Lucas Molina

Personal information
- Date of birth: 30 March 1984
- Place of birth: Buenos Aires, Argentina
- Date of death: 28 November 2004 (aged 20)
- Place of death: Buenos Aires, Argentina
- Height: 1.77 m (5 ft 10 in)
- Position: Goalkeeper

Youth career
- 1996–2003: Independiente

Senior career*
- Years: Team / Apps / (Gls)
- 2003–2004: Independiente / 5 / (0)

International career
- 2001: Argentina U17 / 6 / (0)
- 2003: Argentina U20

= Lucas Molina =

Argentine footballer (1984–2004)

Lucas Damián Molina (30 March 1984 – 28 November 2004) was an Argentine professional footballer who played as a goalkeeper for Independiente.

==Career==
Born in Buenos Aires, Molina made his professional debut for Independiente in the Argentine Primera División against Vélez Sarsfield on 30 October 2003. He came into the match as a late-substitute for Damián Albil.
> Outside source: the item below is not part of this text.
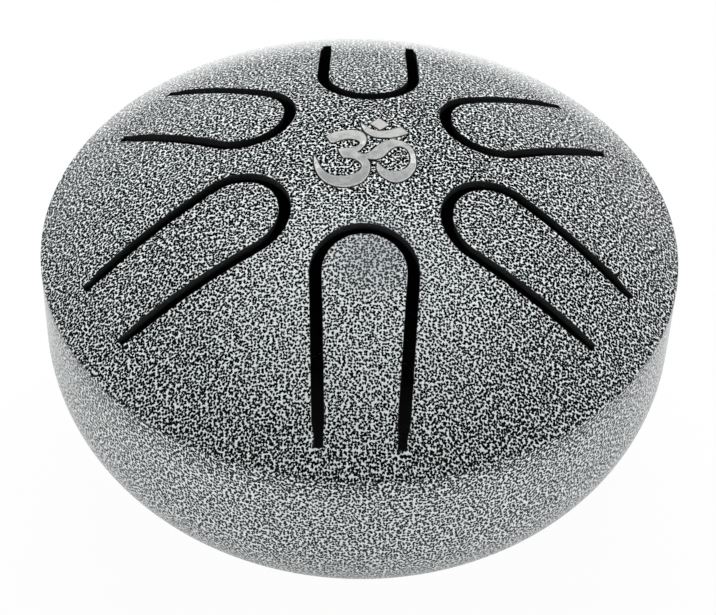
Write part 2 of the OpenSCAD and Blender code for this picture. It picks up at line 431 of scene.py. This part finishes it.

The match ended 1–0 in favor of Vélez Sarsfield.

==International==
Molina had played for Argentina at both under-17 and under-20 levels.

==Death==
On 28 November 2004 Molina died in his sleep from a heart attack. He was taken to the emergency room after his girlfriend noticed his asymmetrical breathing patterns. Despite best efforts, Molina was confirmed dead by 9 am.